TASK DESCRIPTION:
Keep to the lines between the one holding "Keep writing the" and the one holding "return [(-half, self.base), (half, self.base), (0.0, self.tip)]", inclusive, and write them out exactly.

THE INPUT:
=======

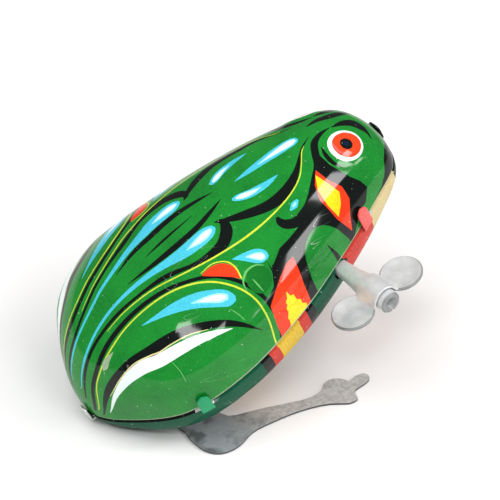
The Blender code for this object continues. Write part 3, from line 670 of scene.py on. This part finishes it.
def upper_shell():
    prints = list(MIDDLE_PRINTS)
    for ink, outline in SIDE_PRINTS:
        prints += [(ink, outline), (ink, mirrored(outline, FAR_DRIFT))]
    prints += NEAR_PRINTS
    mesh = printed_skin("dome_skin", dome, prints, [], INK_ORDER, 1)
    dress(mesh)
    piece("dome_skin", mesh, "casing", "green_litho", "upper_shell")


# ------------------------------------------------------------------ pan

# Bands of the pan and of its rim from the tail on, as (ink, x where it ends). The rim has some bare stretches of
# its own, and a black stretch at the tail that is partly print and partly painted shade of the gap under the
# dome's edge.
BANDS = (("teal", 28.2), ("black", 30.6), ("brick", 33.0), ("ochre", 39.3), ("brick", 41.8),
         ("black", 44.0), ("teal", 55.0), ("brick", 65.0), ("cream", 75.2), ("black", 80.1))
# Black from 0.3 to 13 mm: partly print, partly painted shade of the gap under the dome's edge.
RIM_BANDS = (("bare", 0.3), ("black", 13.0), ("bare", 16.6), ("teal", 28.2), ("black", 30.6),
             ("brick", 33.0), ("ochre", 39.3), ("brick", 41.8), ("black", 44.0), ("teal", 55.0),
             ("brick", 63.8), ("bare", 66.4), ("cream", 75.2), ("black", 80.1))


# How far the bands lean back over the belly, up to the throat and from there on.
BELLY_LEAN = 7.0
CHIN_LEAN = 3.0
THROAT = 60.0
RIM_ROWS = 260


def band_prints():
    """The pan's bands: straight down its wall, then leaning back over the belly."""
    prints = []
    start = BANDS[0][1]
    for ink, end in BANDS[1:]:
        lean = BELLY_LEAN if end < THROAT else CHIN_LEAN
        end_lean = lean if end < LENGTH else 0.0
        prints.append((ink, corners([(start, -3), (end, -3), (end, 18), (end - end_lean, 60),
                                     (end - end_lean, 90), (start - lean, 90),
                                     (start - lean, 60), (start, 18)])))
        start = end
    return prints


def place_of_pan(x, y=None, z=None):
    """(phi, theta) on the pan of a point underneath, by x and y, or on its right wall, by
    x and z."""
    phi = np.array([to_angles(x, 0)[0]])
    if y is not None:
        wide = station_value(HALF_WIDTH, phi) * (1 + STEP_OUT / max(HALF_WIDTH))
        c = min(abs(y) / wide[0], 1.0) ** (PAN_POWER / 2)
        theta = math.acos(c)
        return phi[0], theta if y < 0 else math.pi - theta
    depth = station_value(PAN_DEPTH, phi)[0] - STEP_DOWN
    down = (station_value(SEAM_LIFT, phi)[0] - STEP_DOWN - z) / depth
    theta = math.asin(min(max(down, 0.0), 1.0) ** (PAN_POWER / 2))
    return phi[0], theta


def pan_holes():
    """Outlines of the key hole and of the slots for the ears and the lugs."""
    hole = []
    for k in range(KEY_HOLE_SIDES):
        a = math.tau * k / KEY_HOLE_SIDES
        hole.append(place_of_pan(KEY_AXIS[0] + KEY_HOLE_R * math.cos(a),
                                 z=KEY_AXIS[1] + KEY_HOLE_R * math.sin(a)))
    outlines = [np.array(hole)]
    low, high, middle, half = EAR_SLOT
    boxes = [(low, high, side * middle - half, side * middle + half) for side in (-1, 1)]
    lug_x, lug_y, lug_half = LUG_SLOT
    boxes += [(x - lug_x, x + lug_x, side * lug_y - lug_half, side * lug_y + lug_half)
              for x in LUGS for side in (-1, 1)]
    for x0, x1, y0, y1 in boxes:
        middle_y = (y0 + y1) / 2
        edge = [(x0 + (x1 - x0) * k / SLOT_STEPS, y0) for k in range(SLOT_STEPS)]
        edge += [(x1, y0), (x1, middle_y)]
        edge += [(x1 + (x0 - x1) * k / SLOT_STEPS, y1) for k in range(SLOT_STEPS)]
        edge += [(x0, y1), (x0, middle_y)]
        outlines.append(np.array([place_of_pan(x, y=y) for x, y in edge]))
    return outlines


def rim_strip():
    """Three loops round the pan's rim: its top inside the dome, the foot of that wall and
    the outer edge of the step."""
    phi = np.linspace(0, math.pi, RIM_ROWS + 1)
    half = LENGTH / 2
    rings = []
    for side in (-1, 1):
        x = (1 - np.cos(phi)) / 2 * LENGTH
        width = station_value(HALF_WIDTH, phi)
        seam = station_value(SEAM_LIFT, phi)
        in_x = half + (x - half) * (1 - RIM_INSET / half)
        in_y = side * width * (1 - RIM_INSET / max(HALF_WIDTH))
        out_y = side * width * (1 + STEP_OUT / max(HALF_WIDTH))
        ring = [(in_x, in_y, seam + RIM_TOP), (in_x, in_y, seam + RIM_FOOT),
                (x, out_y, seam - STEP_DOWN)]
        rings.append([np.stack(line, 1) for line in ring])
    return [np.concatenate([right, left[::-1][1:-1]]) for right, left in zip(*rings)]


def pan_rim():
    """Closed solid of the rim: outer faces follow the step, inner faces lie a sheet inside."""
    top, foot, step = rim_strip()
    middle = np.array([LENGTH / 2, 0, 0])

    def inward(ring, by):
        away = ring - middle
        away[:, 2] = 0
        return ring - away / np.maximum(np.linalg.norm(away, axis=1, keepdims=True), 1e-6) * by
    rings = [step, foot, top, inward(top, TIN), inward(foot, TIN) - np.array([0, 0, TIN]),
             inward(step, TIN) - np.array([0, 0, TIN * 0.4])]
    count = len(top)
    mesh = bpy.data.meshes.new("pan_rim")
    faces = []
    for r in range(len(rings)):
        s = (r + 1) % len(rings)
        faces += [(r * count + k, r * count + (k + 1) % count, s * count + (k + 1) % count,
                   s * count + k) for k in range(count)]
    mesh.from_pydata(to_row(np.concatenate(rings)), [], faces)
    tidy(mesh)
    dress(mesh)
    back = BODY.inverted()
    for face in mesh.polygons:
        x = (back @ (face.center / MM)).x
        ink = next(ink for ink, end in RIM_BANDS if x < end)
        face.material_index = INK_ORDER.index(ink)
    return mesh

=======

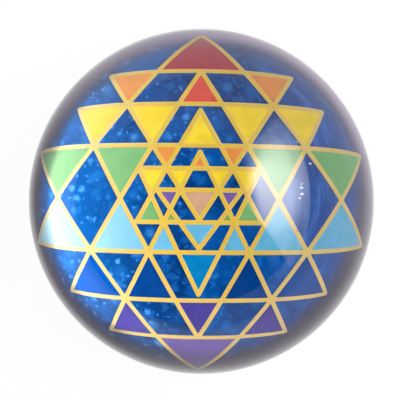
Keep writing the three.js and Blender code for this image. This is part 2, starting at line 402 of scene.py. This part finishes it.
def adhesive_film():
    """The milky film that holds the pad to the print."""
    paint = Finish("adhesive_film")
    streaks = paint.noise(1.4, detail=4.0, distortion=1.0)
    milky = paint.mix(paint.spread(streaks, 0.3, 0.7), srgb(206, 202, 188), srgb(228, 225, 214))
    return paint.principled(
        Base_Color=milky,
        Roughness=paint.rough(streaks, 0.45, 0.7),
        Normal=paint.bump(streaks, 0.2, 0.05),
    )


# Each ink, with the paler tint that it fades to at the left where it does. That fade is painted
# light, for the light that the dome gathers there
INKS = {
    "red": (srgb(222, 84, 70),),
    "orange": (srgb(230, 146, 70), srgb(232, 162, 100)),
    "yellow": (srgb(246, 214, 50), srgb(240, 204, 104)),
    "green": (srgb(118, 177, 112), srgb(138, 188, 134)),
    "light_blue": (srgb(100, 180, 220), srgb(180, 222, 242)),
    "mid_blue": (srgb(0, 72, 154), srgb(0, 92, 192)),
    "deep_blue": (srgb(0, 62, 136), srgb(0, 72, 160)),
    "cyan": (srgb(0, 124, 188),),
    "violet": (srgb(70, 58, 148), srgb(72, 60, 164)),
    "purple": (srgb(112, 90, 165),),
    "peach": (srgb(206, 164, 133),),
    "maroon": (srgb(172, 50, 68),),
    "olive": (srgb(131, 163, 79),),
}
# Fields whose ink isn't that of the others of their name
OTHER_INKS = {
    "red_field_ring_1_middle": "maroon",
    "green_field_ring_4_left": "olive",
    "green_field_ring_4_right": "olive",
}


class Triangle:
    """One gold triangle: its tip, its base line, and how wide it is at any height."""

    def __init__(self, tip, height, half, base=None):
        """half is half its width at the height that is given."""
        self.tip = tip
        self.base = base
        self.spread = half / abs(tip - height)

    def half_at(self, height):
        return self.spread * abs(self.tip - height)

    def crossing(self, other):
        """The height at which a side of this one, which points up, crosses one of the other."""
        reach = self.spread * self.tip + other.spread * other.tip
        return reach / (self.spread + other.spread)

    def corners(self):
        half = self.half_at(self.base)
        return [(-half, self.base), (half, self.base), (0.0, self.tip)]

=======

TASK RESPONSE:
Keep writing the three.js and Blender code for this image. This is part 2, starting at line 402 of scene.py. This part finishes it.
def adhesive_film():
    """The milky film that holds the pad to the print."""
    paint = Finish("adhesive_film")
    streaks = paint.noise(1.4, detail=4.0, distortion=1.0)
    milky = paint.mix(paint.spread(streaks, 0.3, 0.7), srgb(206, 202, 188), srgb(228, 225, 214))
    return paint.principled(
        Base_Color=milky,
        Roughness=paint.rough(streaks, 0.45, 0.7),
        Normal=paint.bump(streaks, 0.2, 0.05),
    )


# Each ink, with the paler tint that it fades to at the left where it does. That fade is painted
# light, for the light that the dome gathers there
INKS = {
    "red": (srgb(222, 84, 70),),
    "orange": (srgb(230, 146, 70), srgb(232, 162, 100)),
    "yellow": (srgb(246, 214, 50), srgb(240, 204, 104)),
    "green": (srgb(118, 177, 112), srgb(138, 188, 134)),
    "light_blue": (srgb(100, 180, 220), srgb(180, 222, 242)),
    "mid_blue": (srgb(0, 72, 154), srgb(0, 92, 192)),
    "deep_blue": (srgb(0, 62, 136), srgb(0, 72, 160)),
    "cyan": (srgb(0, 124, 188),),
    "violet": (srgb(70, 58, 148), srgb(72, 60, 164)),
    "purple": (srgb(112, 90, 165),),
    "peach": (srgb(206, 164, 133),),
    "maroon": (srgb(172, 50, 68),),
    "olive": (srgb(131, 163, 79),),
}
# Fields whose ink isn't that of the others of their name
OTHER_INKS = {
    "red_field_ring_1_middle": "maroon",
    "green_field_ring_4_left": "olive",
    "green_field_ring_4_right": "olive",
}


class Triangle:
    """One gold triangle: its tip, its base line, and how wide it is at any height."""

    def __init__(self, tip, height, half, base=None):
        """half is half its width at the height that is given."""
        self.tip = tip
        self.base = base
        self.spread = half / abs(tip - height)

    def half_at(self, height):
        return self.spread * abs(self.tip - height)

    def crossing(self, other):
        """The height at which a side of this one, which points up, crosses one of the other."""
        reach = self.spread * self.tip + other.spread * other.tip
        return reach / (self.spread + other.spread)

    def corners(self):
        half = self.half_at(self.base)
        return [(-half, self.base), (half, self.base), (0.0, self.tip)]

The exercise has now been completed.